Chapter 9 - 5...g6 6.Nc3 Bg7 7.Nf3 0-0 8.a4 d6 9.e4 Nbd7
In my opinion, this is Black's most challenging move order. Before taking on b5, he is waiting for White to develop the f1-bishop. At the same time, the move ...Nbd7 fits very well into the classical Benko concepts. White faces a choice now. I have decided to opt for the rare 10.h3!
By making a useful move, White waits for the move ...axb5. Since Black cannot open the centre by means of ...e7-e6 (the d6-pawn will be hanging after dxe6), White can afford to make such moves. At the same time, taking the g4-square under control is important because Black can no longer execute the typical manoeuvre. ..Ng4-e5. If we are going to enter a structure with a white pawn on b5, there will be two good squares for the dark-squared bishop - g5 and f4 (this is explained in the section Pawn Structures). In this position, I prefer to start with Bg5 and after provoking ...h7-h6 settle for Bf4. In such a case, the move 10.h3 will be very useful since moves like ...Nh5 or ...g6-g5 can always be met with Bh2.

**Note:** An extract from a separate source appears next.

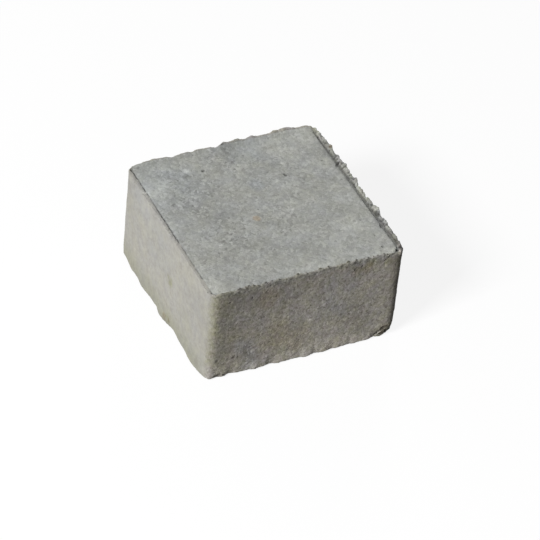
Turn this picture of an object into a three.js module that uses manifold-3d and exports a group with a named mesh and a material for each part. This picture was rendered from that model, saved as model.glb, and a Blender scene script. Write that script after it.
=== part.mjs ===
// Concrete paving stone: a square sett, pressed in one piece from stiff concrete in a steel mould.
// Lengths are millimetres. It lies on its bed at Z = 0, with the wearing face up and the front along -Y.
import * as THREE from 'three';
import { mergeVertices } from 'three/addons/utils/BufferGeometryUtils.js';
import Module from 'manifold-3d';

const { degToRad, lerp, seededRandom, smoothstep } = THREE.MathUtils;
const wasm = await Module();
wasm.setup();

// The block inside the mould's four walls, from the bed to the wearing face.
const WIDTH = 100;
const DEPTH = 100;
const HEIGHT = 52;
const CORNER_RADIUS = 4.2;

// The flash: mortar squeezed up between the mould's wall and the tamper's shoe, torn off along its crest.
const FLASH_ROOT = 2.5;

// The line that the shoe's own edge pressed into the wearing face, just inside the flash: its width, and
// how far the shoe was turned in the mould, which narrows the flash along each side.
const LINE_WIDTH = 1.1;
const SHOE_TURN = degToRad(0.35);

// The foot: the concrete slumped outwards a little where the mould was drawn off over the bed.
const BED_ROUND = 1.0;
const FOOT_LIP = 0.9;
const FOOT_RISE = 7;

// How fine the outline is, and the tightest corner that an inner line of it may take.
const EDGE_STEP = 1.1;
const TIGHTEST_RADIUS = 0.8;

// Each side runs anticlockwise, seen from above: the flash's usual height and how much that wanders, how
// far it leans out for its height, its thickness at the root, how deep the shoe's line is beside it, and
// how far the foot spreads and how much that wanders.
const sides = [
  { name: 'front', rise: 1.75, torn: 0.2, lean: 0.05, wall: 1.9, line: 0.5, foot: 0, slump: 0.25 },
  { name: 'right', rise: 1.2, torn: 0.15, lean: 0.45, wall: 1.6, line: 0.7, foot: 0.1, slump: 0.45 },
  { name: 'back', rise: 1.35, torn: 0.2, lean: 0.4, wall: 1.5, line: 0.1, foot: 0.1, slump: 0.45 },
  { name: 'left', rise: 0.4, torn: 0.15, lean: 0.2, wall: 1.9, line: 0.5, foot: 0.1, slump: 0.2 },
];

// Teeth (positive) and gaps (negative) of the torn flash, against its usual height. Each peaks at a
// share of its side and dies out over the lengths before and after that.
const teeth = [
  { side: 'front', at: 0.02, peak: -0.5, before: 4, after: 6 },
  { side: 'front', at: 0.12, peak: -0.8, before: 2.5, after: 2.5 },
  { side: 'front', at: 0.165, peak: 0.7, before: 2, after: 5 },
  { side: 'front', at: 0.24, peak: -0.9, before: 3, after: 3 },
  { side: 'front', at: 0.44, peak: 0.6, before: 2.5, after: 2.5 },
  { side: 'front', at: 0.57, peak: 0.5, before: 4, after: 6 },
  { side: 'front', at: 0.73, peak: 0.5, before: 4, after: 12 },
  { side: 'front', at: 0.98, peak: -2.9, before: 10, after: 6 },
  { side: 'right', at: 0.02, peak: -1.2, before: 6, after: 12 },
  { side: 'right', at: 0.225, peak: 0.4, before: 3, after: 2 },
  { side: 'right', at: 0.262, peak: -0.9, before: 2, after: 2 },
  { side: 'right', at: 0.298, peak: 1.3, before: 2, after: 6 },
  { side: 'right', at: 0.43, peak: -0.7, before: 3, after: 2.5 },
  { side: 'right', at: 0.51, peak: -0.7, before: 2.5, after: 1.5 },
  { side: 'right', at: 0.542, peak: 1.4, before: 2, after: 2.5 },
  { side: 'right', at: 0.665, peak: 0.8, before: 8, after: 9 },
  { side: 'right', at: 0.82, peak: 0.95, before: 3, after: 3 },
  { side: 'right', at: 0.97, peak: -0.6, before: 5, after: 5 },
  { side: 'back', at: 0, peak: -0.4, before: 5, after: 5 },
  { side: 'back', at: 0.155, peak: 1.4, before: 6, after: 9 },
  { side: 'back', at: 0.215, peak: 0.6, before: 2, after: 2.5 },
  { side: 'back', at: 0.29, peak: 0.3, before: 3, after: 3 },
  { side: 'back', at: 0.333, peak: 1.1, before: 3, after: 5 },
  { side: 'back', at: 0.415, peak: 1.2, before: 4, after: 5 },
  { side: 'back', at: 0.49, peak: 0.9, before: 5, after: 2 },
  { side: 'back', at: 0.53, peak: -0.7, before: 2, after: 2 },
  { side: 'back', at: 0.615, peak: 0.4, before: 3, after: 3 },
  { side: 'back', at: 0.655, peak: -0.4, before: 2, after: 2 },
  { side: 'back', at: 0.76, peak: -0.6, before: 5, after: 3 },
  { side: 'back', at: 0.86, peak: 0.5, before: 5, after: 5 },
  { side: 'back', at: 0.98, peak: -0.7, before: 5, after: 4 },
];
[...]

Chapter 10 - Odds and Ends
This chapter deals with two deviations that Black can choose on move 4 - 4...e6 and 4...g6. Even though these moves are not popular and challenging, we are going to examine them for the sake of completeness.
In this section, I provide 21 interactive test positions. By solving them, you can apply your knowledge of the theory and pawn structures.